2 „Based on the spirit of forward looking and reconciliatory approach, the CTF process will not lead to prosecution and will emphasize institutional responsibility.” (TOR, para. 13 b.); The Commission „does not prejudice against the ongoing judicial process with regard to reported cases of human rights violations in Timor Leste in 1999, nor does it recommend the establishment of any other judicial body.” (TOR, para.13. e.).

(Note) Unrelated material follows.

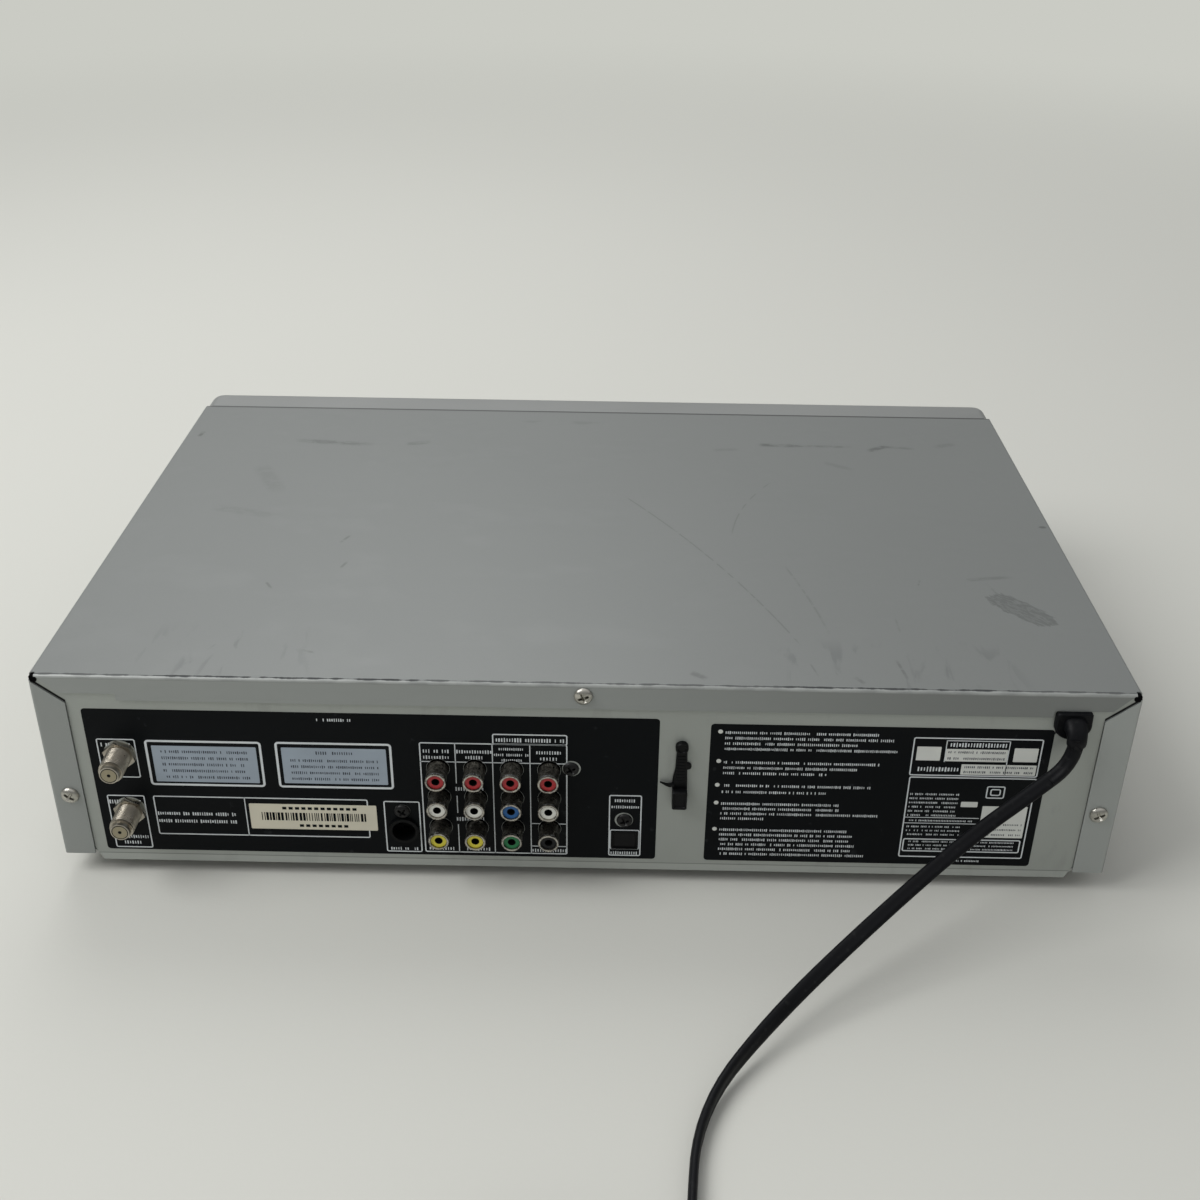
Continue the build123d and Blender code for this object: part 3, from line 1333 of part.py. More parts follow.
# Clamp bridge across the loader, and the puck that hangs in it
with BuildPart() as loader_bridge:
    block(
        (disc_x - loader_out, disc_x + loader_out),
        (disc_y - 20.0, disc_y + 20.0),
        (bridge_z, bridge_z + 1.5),
    )
    for side in (-1, 1):
        leg = sorted((disc_x + side * guide_half, disc_x + side * loader_out))
        block((leg[0], leg[1]), (disc_y - 16.0, disc_y + 16.0), (frame_z1, bridge_z))
    post(disc_x, disc_y, bridge_z, bridge_z + 1.5, puck_r - 2.5, mode=Mode.SUBTRACT)
    with BuildSketch(Plane.XY.offset(bridge_z)):
        for side in (-1, 1):
            with Locations((disc_x + side * 40.0, disc_y)):
                SlotOverall(30.0, 18.0, rotation=90)
    extrude(amount=1.5, mode=Mode.SUBTRACT)
finish(loader_bridge.part, "loader_bridge")

hub_top = tray_high + 1.3
with BuildPart() as clamp_puck:
    post(disc_x, disc_y, hub_top + 0.5, hub_top + 2.2, puck_r - 0.5)
    post(disc_x, disc_y, hub_top + 2.0, bridge_z + 2.0, puck_r - 3.0)
    post(disc_x, disc_y, bridge_z + 1.8, bridge_z + 3.2, puck_r + 0.5)
finish(clamp_puck.part, "clamp_puck")

# Traverse frame: tilts on its rear pins and carries the spindle, the rails and the sled screw
plate_z = hinge_z
rail_top = plate_z + 7.0
rail_half = 28.0
sled_y0 = disc_y + 16.0
sled_l = 22.0
rail_y0 = sled_y0 - 4.0
rail_y1 = sled_y0 + sled_l + sled_travel + 4.0
screw_x = disc_x + 40.0
with BuildPart() as traverse_frame:
    with BuildSketch(Plane.XY.offset(plate_z)):
        with Locations((disc_x, (disc_y - 32.0 + hinge_y + 4.0) / 2)):
            RectangleRounded(2 * traverse_half, hinge_y + 4.0 - disc_y + 32.0, 5.0)
        with Locations((disc_x, (sled_y0 + sled_y0 + sled_l + sled_travel) / 2)):
            RectangleRounded(44.0, sled_l + sled_travel + 2.0, 4.0, mode=Mode.SUBTRACT)
    extrude(amount=3.0)
    for side in (-1, 1):
        pin_ends = sorted((disc_x + side * (traverse_half - 0.5), disc_x + side * (traverse_half + 5.5)))
        rod_x(hinge_y, hinge_z, pin_ends[0], pin_ends[1], 2.0)
        block(
            tuple(sorted((disc_x + side * (traverse_half - 4.0), disc_x + side * traverse_half))),
            (hinge_y - 4.0, hinge_y + 4.0),
            (hinge_z - 3.0, hinge_z + 3.0),
        )
        for post_y in (rail_y0, rail_y1):
            block(
                (disc_x + side * rail_half - 3.0, disc_x + side * rail_half + 3.0),
                (post_y - 2.0, post_y + 2.0),
                (plate_z + 2.0, rail_top + 2.5),
            )
    for post_y in (rail_y0, rail_y1):
        block((screw_x - 3.0, screw_x + 3.0), (post_y - 2.0, post_y + 2.0), (plate_z + 2.0, rail_top + 3.0))
    for side in (-1, 1):
        rod_y(disc_x + side * rail_half, rail_top, rail_y0, rail_y1, 1.5)
    rod_y(screw_x, rail_top, rail_y0 - 2.5, rail_y1 + 2.5, 1.5 + running_gap, mode=Mode.SUBTRACT)
    post(disc_x, disc_y, plate_z - 4.0, plate_z + 0.5, 12.0)
    post(disc_x, disc_y, plate_z - 4.0, plate_z + 3.0, 1.5 + running_gap, mode=Mode.SUBTRACT)
finish(traverse_frame.part, "traverse_frame")

# Spindle with the disc turntable and its centring cone
with BuildPart() as spindle_turntable:
    post(disc_x, disc_y, plate_z - 3.5, tray_high - 1.5, 1.5)
    post(disc_x, disc_y, plate_z + 3.4, plate_z + 8.0, 10.5)
    post(disc_x, disc_y, tray_high - 3.6, tray_high - 1.2, turntable_r)
    with BuildSketch(Plane.XY.offset(tray_high - 1.2)):
        with Locations((disc_x, disc_y)):
            Circle(7.4)
    extrude(amount=2.5, taper=18)
finish(spindle_turntable.part, "spindle_turntable")

# Pickup sled: slides on the rails with the lens in the middle
with BuildPart() as pickup_sled:
    with BuildSketch(Plane.XY.offset(rail_top - 2.6)):
        with BuildLine():
            Polyline(
                (disc_x - rail_half - 4.0, sled_y0 + 3.0),
                (disc_x - 14.0, sled_y0 + 3.0),
                (disc_x - 9.0, sled_y0),
                (disc_x + 9.0, sled_y0),
                (disc_x + 14.0, sled_y0 + 3.0),
                (disc_x + rail_half + 4.0, sled_y0 + 3.0),
                (disc_x + rail_half + 4.0, sled_y0 + sled_l - 3.0),
                (disc_x - rail_half - 4.0, sled_y0 + sled_l - 3.0),
                close=True,
            )
        make_face()
    extrude(amount=5.2)
    for side in (-1, 1):
        rod_y(
            disc_x + side * rail_half,
            rail_top,
            sled_y0,
            sled_y0 + sled_l,
            1.5 + running_gap,
            mode=Mode.SUBTRACT,
        )
    post(disc_x, sled_y0 + 9.0, rail_top + 2.0, rail_top + 4.6, 4.0)
    post(disc_x, sled_y0 + 9.0, rail_top + 4.0, rail_top + 4.6, 2.4, mode=Mode.SUBTRACT)
    block(
        (disc_x + rail_half + 3.5, screw_x - 1.8),
        (sled_y0 + 7.0, sled_y0 + 15.0),
        (rail_top - 1.0, rail_top + 1.0),
    )
finish(pickup_sled.part, "pickup_sled")

with BuildPart() as sled_screw:
    rod_y(screw_x, rail_top, rail_y0 - 2.0, rail_y1 + 6.0, 1.5)
    with BuildSketch(at_y(rail_y1 + 6.0)):
        with Locations((screw_x, rail_top)):
            RegularPolygon(3.8, 12)
    extrude(amount=3.0)
finish(sled_screw.part, "sled_screw")

# Mains cord: down from the bushing, across the floor behind the case and into a coil
coil_low_z = cord_d / 2 + coil_rise
coil_layer = cord_d + coil_gap
coil_y = rear_y + 212.0
coil_x0 = -38.6
cord_route = [
    (exit_x, exit_y, exit_z),
    (exit_x, exit_y, exit_z - 10.5),
    (-177.0, exit_y + 5.0, 60.0),
    (-151.0, exit_y + 15.5, 44.5),
    (-113.0, exit_y + 42.0, 26.0),
    (-73.0, exit_y + 76.0, 9.5),
    (-43.0, exit_y + 115.0, 3.2),
    (coil_x0, exit_y + 163.0, coil_low_z),
    (coil_x0, coil_y - cord_d, coil_low_z),
]


def corner_radii(route):
    """The largest easy arc at each corner of a route."""
    radii = []
    for before, here, after in zip(route, route[1:], route[2:]):
        run_in = Vector(here) - Vector(before)
        run_out = Vector(after) - Vector(here)
        half_turn = radians(run_in.get_angle(run_out)) / 2
        radii.append(0.45 * min(run_in.length, run_out.length) / tan(half_turn))
    return radii


cord_radii = corner_radii(cord_route)
print("cord radii", [round(r, 1) for r in cord_radii])
with BuildPart() as mains_cord:
    with BuildLine() as cord_path:
        FilletPolyline(cord_route, radius=cord_radii)
    cord_wire = cord_path.wires()[0]
    with BuildSketch(Plane(origin=cord_wire @ 0, z_dir=cord_wire % 0)):
        Circle(cord_d / 2)
    sweep(path=cord_wire)
cord_ratio = mains_cord.part.volume / (pi * (cord_d / 2) ** 2 * cord_wire.length)
print("cord length", round(cord_wire.length, 1), "volume ratio", round(cord_ratio, 4))
finish(mains_cord.part, "mains_cord")

# Coil: spirals in on the floor, climbs one layer in a half turn and spirals out on top
turn_step = coil_layer / 2
coil_in = 5
coil_out = 4
with BuildPart() as cord_coil:
    with BuildLine() as coil_path:
        here = Vector(coil_x0, coil_y - cord_d, coil_low_z)
        there = Vector(coil_x0, coil_y, coil_low_z)
        Line(here, there)
        here = there
        way = 1
        for half in range(coil_in + coil_out + 1):
            steps_in = half if half <= coil_in else 2 * coil_in - half
            this_r = coil_r - steps_in * turn_step
            climb = coil_layer if half == coil_in else 0.0
            there = here + Vector(way * 2 * this_r, 0, climb)
            middle = (here + there) * 0.5
            reach = (there - here).length / 2
            ThreePointArc(here, middle + Vector(0, way * reach, 0), there)
            here = there
            way = -way
        corner = here + Vector(coil_r, coil_r, 0)
        bend = here + Vector(coil_r * (1 - cos(pi / 4)), coil_r * sin(pi / 4), 0)
        ThreePointArc(here, bend, corner)
        coil_end = corner + Vector(2.3 * cord_d, 0, 0)
        Line(corner, coil_end)
    coil_wire = coil_path.wires()[0]
    with BuildSketch(Plane(origin=coil_wire @ 0, z_dir=coil_wire % 0)):
        Circle(cord_d / 2)
    sweep(path=coil_wire)
coil_points = [coil_wire @ (index / 500) for index in range(501)]
skip = int(3 * cord_d / coil_wire.length * 500) + 1
least_gap = min(
    (a - b).length - cord_d for index, a in enumerate(coil_points) for b in coil_points[index + skip :]
)
print("coil length", round(coil_wire.length, 1), "least gap", round(least_gap, 2))
finish(cord_coil.part, "cord_coil")

# Tie round the turns on the side where the cord comes in
tie_t = 0.5
tie_x0 = coil_x0 - cord_d / 2 - 0.4
tie_x1 = coil_x0 + 3 * coil_layer + cord_d / 2 + 0.4
tie_top = coil_low_z + coil_layer + cord_d / 2 + 0.3
with BuildPart() as cord_tie:
    block((tie_x0 - tie_t, tie_x1 + tie_t), (coil_y - 2.2, coil_y + 2.2), (0.0, tie_top + tie_t))
    block((tie_x0, tie_x1), (coil_y - 2.3, coil_y + 2.3), (tie_t, tie_top), mode=Mode.SUBTRACT)
    block(
        ((tie_x0 + tie_x1) / 2 - 1.6, (tie_x0 + tie_x1) / 2 + 1.6),
        (coil_y - 1.6, coil_y + 1.6),
        (tie_top + tie_t, tie_top + tie_t + 1.4),
    )
finish(cord_tie.part, "cord_tie")

# Plug: a tapered relief, a moulded grip and two flat blades
plug_z = coil_low_z + coil_layer
plug_y = coil_end.Y
plug_x = coil_end.X + plug_relief
with BuildPart() as plug_body:
    for section_x, section_w, section_h in (
        (coil_end.X, cord_d + 1.6, cord_d + 1.6),
        (plug_x - 3.0, cord_d + 5.0, cord_d + 4.0),
        (plug_x, plug_w - 6.0, 2 * plug_z - 5.0),
    ):
        with BuildSketch(Plane.YZ.offset(section_x)):
            with Locations((plug_y, plug_z)):
                RectangleRounded(section_w, section_h, min(section_w, section_h) * 0.42)
    loft(ruled=True)
    with BuildSketch(Plane.YZ.offset(plug_x)):
        with Locations((plug_y, plug_z)):
            RectangleRounded(plug_w - 4.0, 2 * plug_z - 2.0, 4.0)
    with BuildSketch(Plane.YZ.offset(plug_x + plug_l * 0.6)):
        with Locations((plug_y, plug_z)):
            RectangleRounded(plug_w, 2 * plug_z, 4.0)
    with BuildSketch(Plane.YZ.offset(plug_x + plug_l)):
        with Locations((plug_y, plug_z)):
            RectangleRounded(plug_w - 2.0, 2 * plug_z - 3.0, 4.0)
    loft(ruled=True)
finish(plug_body.part, "plug_body")

with BuildPart() as plug_blades:
    for side in (-1, 1):
        block(
            (plug_x + plug_l, plug_x + plug_l + blade_l),
            (plug_y + side * blade_pitch / 2 - blade_t / 2, plug_y + side * blade_pitch / 2 + blade_t / 2),
            (plug_z - blade_w / 2, plug_z + blade_w / 2),
        )
        rod_y(
            plug_x + plug_l + blade_l - 3.5,
            plug_z,
            plug_y + side * blade_pitch / 2 - blade_t,
            plug_y + side * blade_pitch / 2 + blade_t,
            1.5,
            mode=Mode.SUBTRACT,
        )
finish(plug_blades.part, "plug_blades")
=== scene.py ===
"""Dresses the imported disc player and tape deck: finishes, print, cord and small fittings."""
import functools
import math
import random

import bmesh
import bpy
from bpy.props import FloatProperty, FloatVectorProperty, IntProperty, PointerProperty
from mathutils import Matrix, Vector


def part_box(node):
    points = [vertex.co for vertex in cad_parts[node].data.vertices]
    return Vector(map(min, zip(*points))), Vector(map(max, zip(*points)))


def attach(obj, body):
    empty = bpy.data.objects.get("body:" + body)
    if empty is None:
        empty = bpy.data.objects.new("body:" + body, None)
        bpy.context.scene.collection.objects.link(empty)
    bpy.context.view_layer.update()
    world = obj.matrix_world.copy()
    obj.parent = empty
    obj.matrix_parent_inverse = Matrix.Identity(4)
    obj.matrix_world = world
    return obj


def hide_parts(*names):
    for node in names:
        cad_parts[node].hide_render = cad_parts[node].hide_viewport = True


bl_info = {
    "name": "Disc player and tape deck dresser",
    "version": (1, 0, 0),
    "blender": (4, 5, 0),
    "location": "View3D > Sidebar > Player",
    "description": "Adds finishes, print, a mains cord and fittings to the packed player",
    "category": "Object",
}

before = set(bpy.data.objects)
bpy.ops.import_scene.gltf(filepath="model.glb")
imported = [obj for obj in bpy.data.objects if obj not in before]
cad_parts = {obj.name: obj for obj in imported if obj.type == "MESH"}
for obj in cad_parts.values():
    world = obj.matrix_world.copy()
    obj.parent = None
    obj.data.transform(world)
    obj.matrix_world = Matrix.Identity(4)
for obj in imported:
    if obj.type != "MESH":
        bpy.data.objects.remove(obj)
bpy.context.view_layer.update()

MM = 0.001
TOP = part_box("top_cover")[1].z / MM
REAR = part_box("top_cover")[1].y / MM
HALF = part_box("top_cover")[1].x / MM
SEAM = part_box("top_cover")[0].y / MM
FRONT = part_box("front_bezel")[0].y / MM
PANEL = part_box("rear_panel")[1].y / MM
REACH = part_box("antenna_connectors")[1].y / MM
JACKS = [(x, z) for x in (57.9, 43.1, 28.4, 13.5) for z in (56.2, 42.1, 26.8)]
ANTENNA_X = HALF - 30.5
ANTENNA_Z = (60.5, 32.5)
FLANGE_W = 12.7
BOARD_TOP = 15.1
FRONT_BOARD = FRONT + 13.9
MATERIALS = {}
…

3 Section 95 of the Constitution prescribes the competencies of Timor Leste National Parliament. According to section 95.3(g) the Parliament has competency to grant amnesty. Furthermore, under section 95.3(f) Parliament is empowered „to approve and denounce agreements and ratify international treaties and conventions“. Section 115 in turn prescribes the competencies of government. According to section 115.1(f) the government is competent to negotiate and enter into international treaties and agreements on matters, which do not fall within the competence of Parliament. It follows, then, that any international agreement pertaining to the grant of amnesties falls within the competence of, and must be authorised by, Parliament. The National Parliament has not authorised the government or the President to agree to a body, which would interfere with the Parliament’s competency to grant amnesty.
4 According to section 160 of the Constitution „[a]cts committed between the 25th of April 1974 and the 31st of December 1999 that can be considered crimes against humanity of genocide or of war shall be liable to criminal proceedings with the national or international courts“.